More Fantasy Testimony

Monday, October 13th, 2008

Arnold Kling has scribed More Fantasy Testimony on the financial crisis — just in case he gets a chance to present it to someone in power:

I reject the two main partisan narratives of this crisis. The Left wants to blame deregulation motivated by free-market ideology. It is true that poorly-conceived regulation was a major factor. However, the blindness of key regulators reflected not ideology but ordinary bureaucratic information loss. The knowledge that existed inside Freddie Mac, Fannie Mae, Treasury, and the Federal Reserve did not flow up to the leaders of those organizations.

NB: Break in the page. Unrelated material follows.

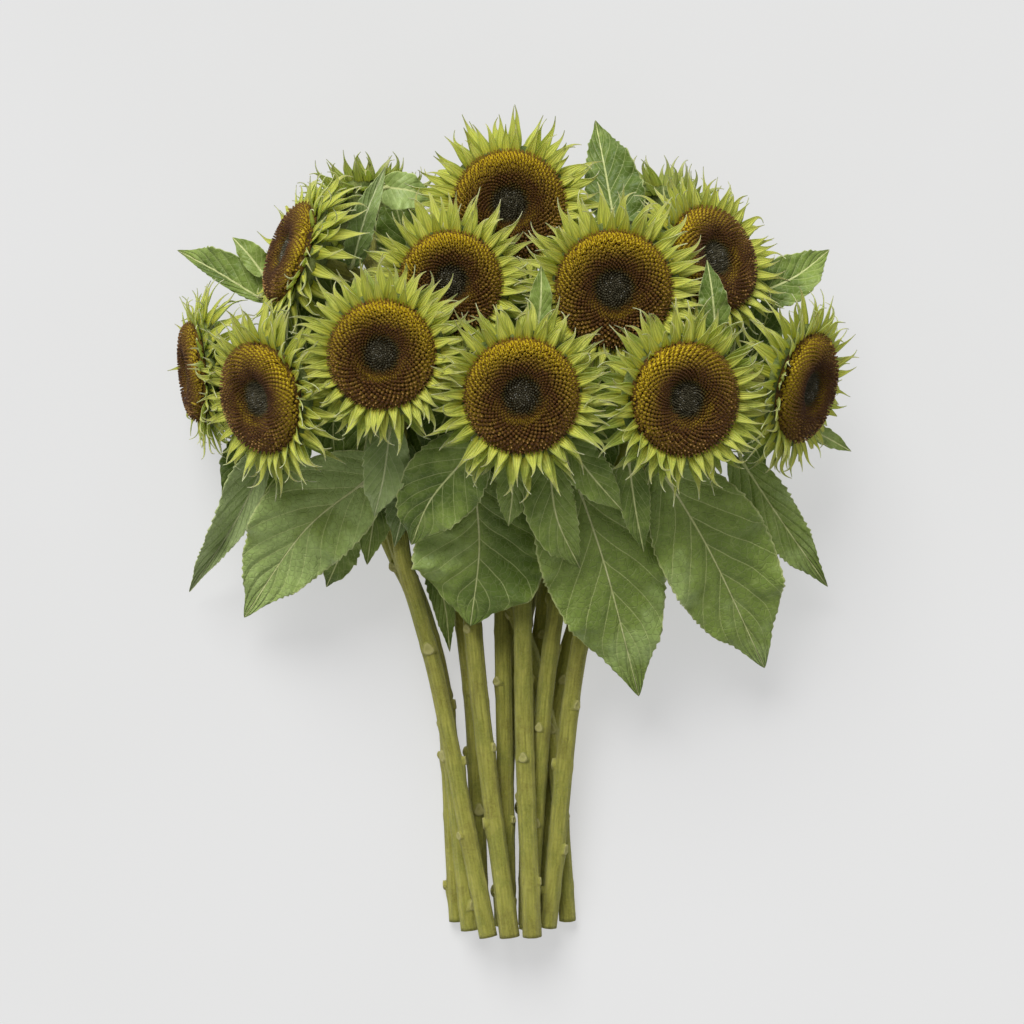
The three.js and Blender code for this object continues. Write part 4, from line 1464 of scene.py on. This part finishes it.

The Right wants to blame overly-aggressive lending to minorities and low-quality borrowers, promoted by Congress and regulators. While it is true that many loans were made that should not have been made, the problem was not the color of the borrowers’ skins or the content of their credit reports. The problem was low down payments and a large proportion of mortgages for what the industry calls non-owner-occupied homes or investor loans, and what ordinary people would think of as speculators.

The crisis had three main causes. First, securitization got out of hand, approaching three-fourths of total mortgage debt outstanding. Second, housing speculation got out of hand. Third, the gap in executive understanding of financial innovation, what I call the “suits vs. geeks divide,” got out of hand.